→ **Aim of the task**
Each line containing the word "with" must be reported.

Begin Data section

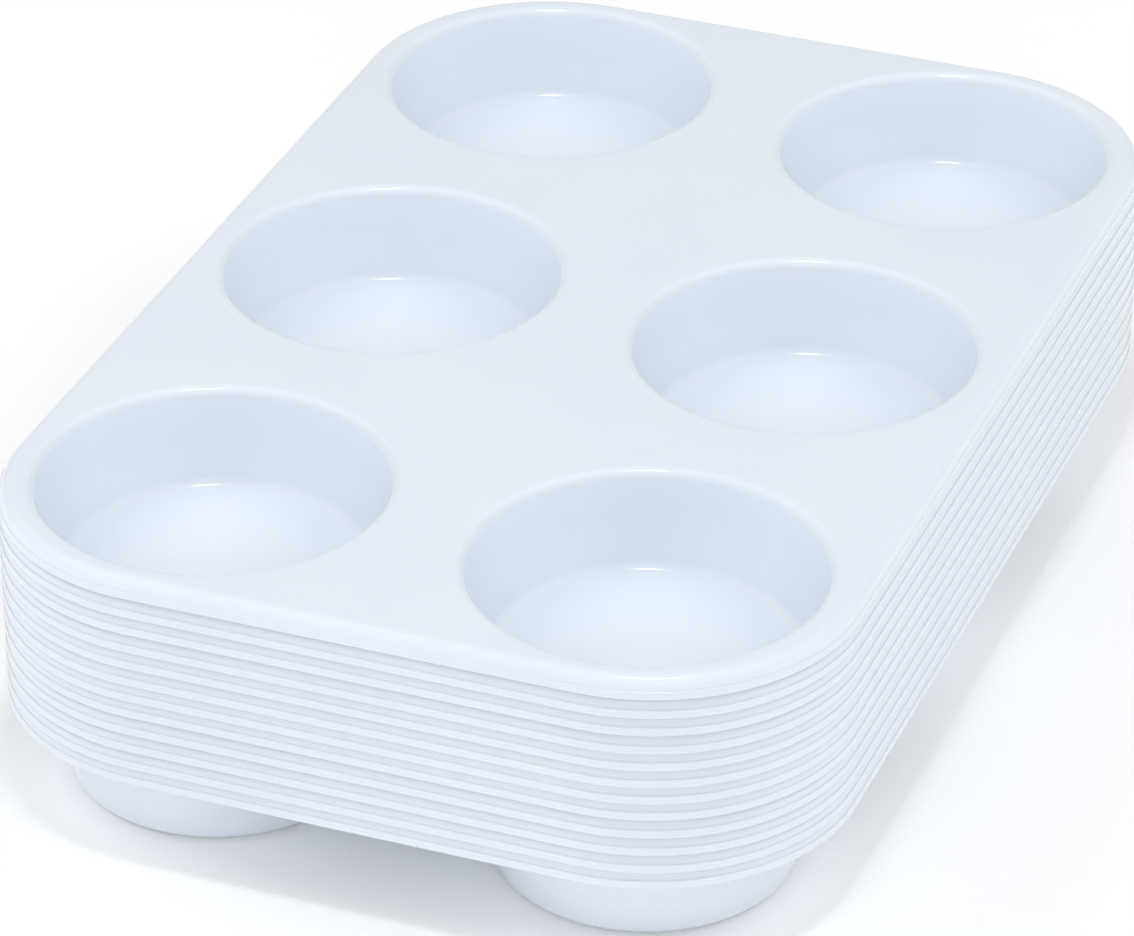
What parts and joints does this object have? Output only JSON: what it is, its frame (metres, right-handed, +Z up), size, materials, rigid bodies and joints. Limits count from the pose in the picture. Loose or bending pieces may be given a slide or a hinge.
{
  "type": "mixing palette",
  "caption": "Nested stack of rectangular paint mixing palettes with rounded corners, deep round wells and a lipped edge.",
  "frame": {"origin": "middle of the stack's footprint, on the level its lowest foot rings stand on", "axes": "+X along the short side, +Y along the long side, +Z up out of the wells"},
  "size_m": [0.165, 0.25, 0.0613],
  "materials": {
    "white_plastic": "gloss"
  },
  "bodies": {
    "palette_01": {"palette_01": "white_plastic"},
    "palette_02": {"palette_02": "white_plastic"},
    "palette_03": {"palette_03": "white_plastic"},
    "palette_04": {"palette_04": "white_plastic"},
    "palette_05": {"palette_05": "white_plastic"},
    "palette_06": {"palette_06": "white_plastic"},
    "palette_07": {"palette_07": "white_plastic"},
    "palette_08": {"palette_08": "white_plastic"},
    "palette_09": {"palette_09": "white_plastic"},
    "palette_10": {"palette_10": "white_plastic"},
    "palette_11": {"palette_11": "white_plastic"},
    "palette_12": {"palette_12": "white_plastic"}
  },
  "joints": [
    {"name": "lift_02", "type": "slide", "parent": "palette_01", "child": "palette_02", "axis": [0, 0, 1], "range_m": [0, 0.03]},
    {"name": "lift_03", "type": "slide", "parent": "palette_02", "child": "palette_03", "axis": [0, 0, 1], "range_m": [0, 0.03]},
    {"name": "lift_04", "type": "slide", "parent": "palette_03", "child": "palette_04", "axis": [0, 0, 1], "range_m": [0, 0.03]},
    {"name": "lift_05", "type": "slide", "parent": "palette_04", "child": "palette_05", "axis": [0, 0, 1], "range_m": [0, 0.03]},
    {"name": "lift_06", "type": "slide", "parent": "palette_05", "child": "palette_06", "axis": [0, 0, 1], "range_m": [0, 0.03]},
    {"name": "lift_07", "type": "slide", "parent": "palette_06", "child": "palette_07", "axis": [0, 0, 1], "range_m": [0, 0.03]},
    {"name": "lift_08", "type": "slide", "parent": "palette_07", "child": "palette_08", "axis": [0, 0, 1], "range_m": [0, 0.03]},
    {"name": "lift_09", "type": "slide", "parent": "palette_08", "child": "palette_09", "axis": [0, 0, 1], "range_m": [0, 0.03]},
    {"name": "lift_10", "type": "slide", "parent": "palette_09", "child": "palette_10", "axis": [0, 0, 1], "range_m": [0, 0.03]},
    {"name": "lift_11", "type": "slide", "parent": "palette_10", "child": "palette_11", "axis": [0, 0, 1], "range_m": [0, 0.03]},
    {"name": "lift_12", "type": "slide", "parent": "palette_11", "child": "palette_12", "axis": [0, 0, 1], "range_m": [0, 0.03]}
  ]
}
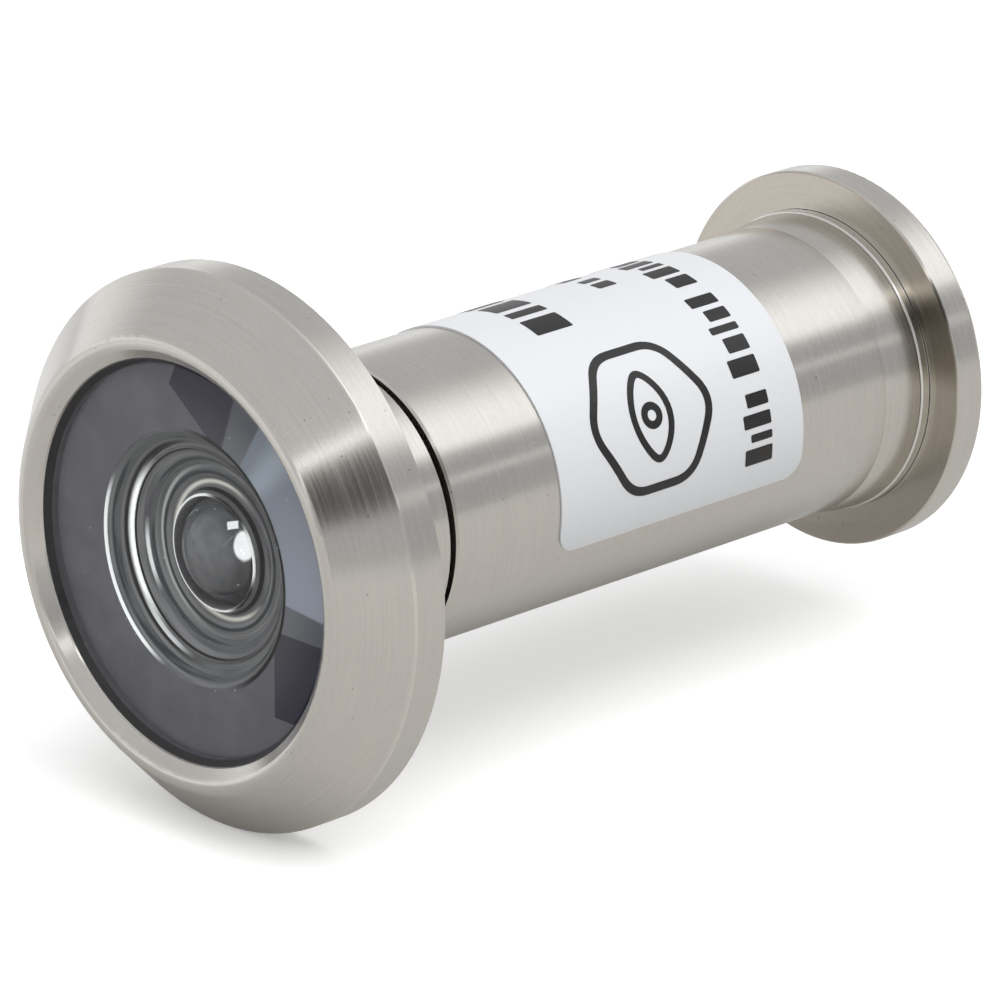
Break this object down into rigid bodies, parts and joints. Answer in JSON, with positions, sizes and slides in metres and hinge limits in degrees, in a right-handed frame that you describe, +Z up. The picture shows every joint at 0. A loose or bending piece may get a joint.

End Data section

→ **Result of the exercise**
  "caption": "Nested stack of rectangular paint mixing palettes with rounded corners, deep round wells and a lipped edge.",
Break this object down into rigid bodies, parts and joints. Answer in JSON, with positions, sizes and slides in metres and hinge limits in degrees, in a right-handed frame that you describe, +Z up. The picture shows every joint at 0. A loose or bending piece may get a joint.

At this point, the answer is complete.